◆ Records shown:
# # # #

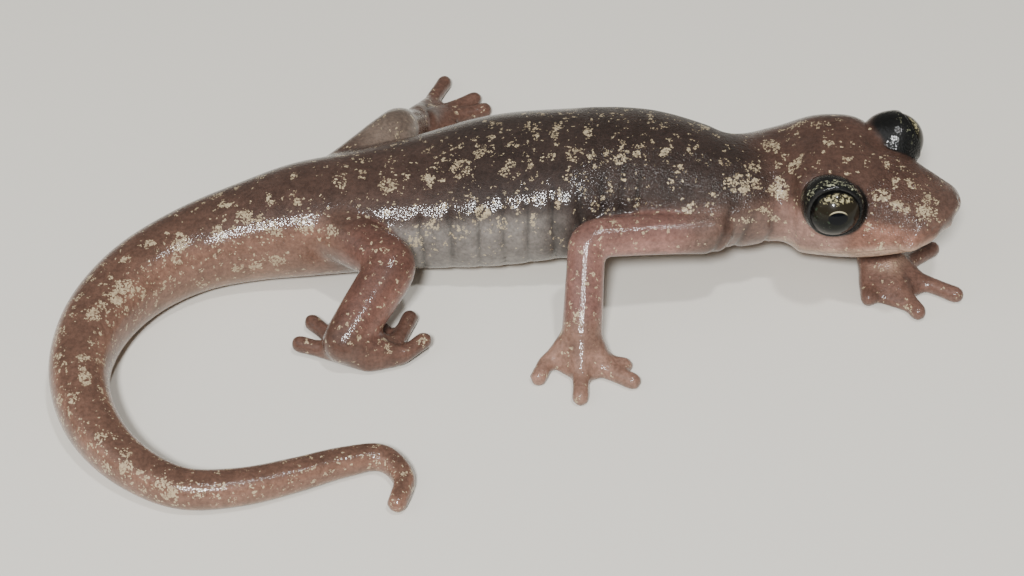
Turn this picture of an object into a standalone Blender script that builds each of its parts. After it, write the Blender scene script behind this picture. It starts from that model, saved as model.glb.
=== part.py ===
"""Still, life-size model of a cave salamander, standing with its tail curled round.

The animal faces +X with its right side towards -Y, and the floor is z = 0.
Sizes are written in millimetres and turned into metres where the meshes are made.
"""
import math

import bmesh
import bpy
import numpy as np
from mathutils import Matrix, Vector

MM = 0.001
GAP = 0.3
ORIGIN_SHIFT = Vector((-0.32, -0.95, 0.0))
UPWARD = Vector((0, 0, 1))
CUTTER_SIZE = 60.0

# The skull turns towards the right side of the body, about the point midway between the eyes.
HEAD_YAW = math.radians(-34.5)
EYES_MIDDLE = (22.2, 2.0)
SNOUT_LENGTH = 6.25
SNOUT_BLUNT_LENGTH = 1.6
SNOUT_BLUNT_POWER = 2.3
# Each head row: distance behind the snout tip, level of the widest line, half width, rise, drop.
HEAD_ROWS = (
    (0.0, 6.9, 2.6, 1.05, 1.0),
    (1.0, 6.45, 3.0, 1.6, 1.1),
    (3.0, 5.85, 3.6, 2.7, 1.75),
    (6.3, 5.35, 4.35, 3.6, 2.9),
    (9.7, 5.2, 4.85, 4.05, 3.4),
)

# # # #

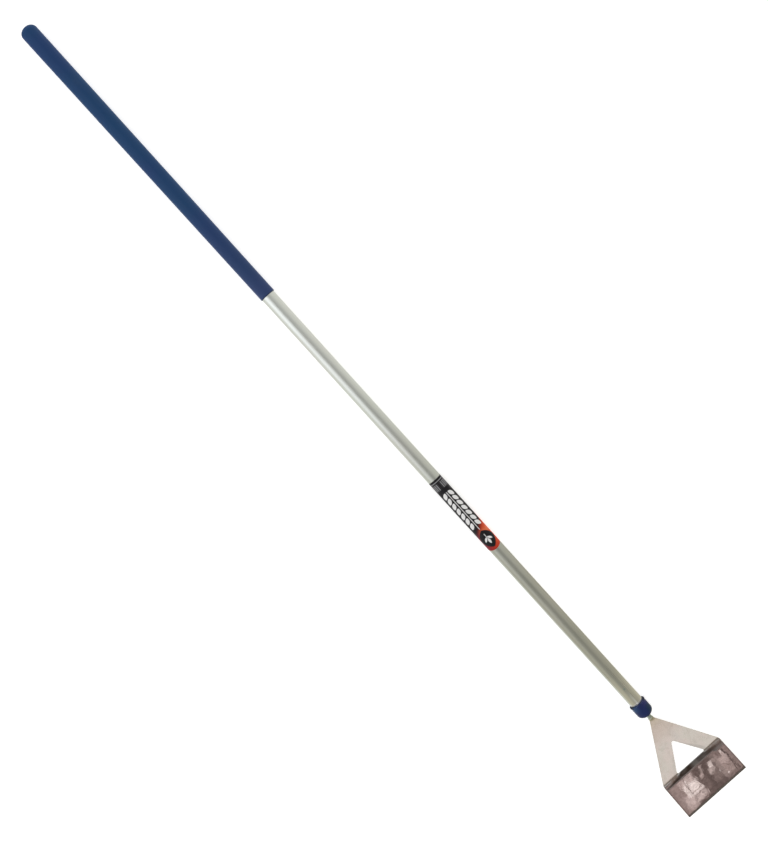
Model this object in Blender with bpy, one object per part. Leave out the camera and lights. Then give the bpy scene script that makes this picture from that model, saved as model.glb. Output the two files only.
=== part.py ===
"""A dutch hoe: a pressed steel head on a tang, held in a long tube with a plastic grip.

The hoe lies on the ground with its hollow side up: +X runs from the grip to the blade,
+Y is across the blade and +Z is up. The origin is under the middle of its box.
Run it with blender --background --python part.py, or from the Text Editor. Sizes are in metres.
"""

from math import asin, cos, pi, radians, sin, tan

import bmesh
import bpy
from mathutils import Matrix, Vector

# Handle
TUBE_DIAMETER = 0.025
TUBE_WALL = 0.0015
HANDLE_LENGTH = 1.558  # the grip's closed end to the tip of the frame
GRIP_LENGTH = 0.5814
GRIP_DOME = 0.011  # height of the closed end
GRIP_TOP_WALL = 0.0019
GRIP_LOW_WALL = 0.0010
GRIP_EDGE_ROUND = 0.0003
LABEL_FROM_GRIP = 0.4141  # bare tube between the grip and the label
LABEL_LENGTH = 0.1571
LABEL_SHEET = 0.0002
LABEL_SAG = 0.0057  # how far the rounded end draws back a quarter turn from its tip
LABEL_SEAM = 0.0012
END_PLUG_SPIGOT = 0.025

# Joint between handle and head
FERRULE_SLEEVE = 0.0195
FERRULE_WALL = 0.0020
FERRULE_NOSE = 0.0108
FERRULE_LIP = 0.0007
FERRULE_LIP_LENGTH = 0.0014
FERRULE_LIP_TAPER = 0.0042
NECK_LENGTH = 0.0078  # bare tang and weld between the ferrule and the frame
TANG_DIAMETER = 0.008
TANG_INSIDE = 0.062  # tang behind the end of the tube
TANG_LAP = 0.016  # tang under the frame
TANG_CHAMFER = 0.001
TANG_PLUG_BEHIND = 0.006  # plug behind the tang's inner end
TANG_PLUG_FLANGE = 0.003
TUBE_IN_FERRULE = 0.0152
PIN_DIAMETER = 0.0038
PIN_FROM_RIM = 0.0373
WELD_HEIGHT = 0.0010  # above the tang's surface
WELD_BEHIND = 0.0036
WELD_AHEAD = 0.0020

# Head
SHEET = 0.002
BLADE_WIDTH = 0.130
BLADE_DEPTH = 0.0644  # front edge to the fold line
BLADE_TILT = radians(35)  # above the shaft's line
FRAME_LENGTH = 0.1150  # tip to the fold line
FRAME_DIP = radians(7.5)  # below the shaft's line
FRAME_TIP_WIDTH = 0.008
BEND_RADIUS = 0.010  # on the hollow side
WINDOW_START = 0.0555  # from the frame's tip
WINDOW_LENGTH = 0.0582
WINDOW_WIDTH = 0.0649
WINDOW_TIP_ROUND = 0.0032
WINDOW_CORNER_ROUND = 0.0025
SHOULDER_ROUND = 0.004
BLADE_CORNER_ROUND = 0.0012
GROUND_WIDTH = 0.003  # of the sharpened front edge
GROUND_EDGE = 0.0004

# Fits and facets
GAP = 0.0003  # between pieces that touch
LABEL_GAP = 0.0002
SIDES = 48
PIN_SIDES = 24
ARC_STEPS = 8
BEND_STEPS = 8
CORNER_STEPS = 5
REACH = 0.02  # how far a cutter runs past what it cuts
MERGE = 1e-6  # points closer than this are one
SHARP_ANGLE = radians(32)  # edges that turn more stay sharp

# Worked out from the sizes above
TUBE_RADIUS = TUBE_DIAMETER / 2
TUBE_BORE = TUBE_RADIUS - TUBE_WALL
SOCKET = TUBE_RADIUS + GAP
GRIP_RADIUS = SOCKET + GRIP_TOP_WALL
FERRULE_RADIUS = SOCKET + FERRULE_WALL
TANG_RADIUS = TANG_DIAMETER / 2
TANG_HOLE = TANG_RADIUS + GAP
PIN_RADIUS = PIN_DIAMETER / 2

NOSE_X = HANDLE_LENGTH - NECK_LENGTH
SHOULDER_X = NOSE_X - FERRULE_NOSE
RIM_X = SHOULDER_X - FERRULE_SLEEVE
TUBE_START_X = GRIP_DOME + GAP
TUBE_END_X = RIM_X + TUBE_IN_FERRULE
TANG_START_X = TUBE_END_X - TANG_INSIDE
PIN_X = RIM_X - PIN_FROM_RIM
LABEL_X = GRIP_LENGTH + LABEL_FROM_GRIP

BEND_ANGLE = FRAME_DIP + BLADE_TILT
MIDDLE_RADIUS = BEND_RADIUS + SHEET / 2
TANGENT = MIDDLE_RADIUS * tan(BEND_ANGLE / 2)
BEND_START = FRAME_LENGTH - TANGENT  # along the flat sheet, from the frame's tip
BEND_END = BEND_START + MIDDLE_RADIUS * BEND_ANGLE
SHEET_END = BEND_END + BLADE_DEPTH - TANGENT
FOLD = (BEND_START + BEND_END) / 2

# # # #

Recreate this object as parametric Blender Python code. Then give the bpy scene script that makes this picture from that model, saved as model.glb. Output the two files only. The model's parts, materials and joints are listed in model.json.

# # # #

◆ Your task:
Repeat exactly the lines from the one containing "Model this object" through the one containing "a plastic grip.", both included, and nothing else.

◆ Written answer:
Model this object in Blender with bpy, one object per part. Leave out the camera and lights. Then give the bpy scene script that makes this picture from that model, saved as model.glb. Output the two files only.
=== part.py ===
"""A dutch hoe: a pressed steel head on a tang, held in a long tube with a plastic grip.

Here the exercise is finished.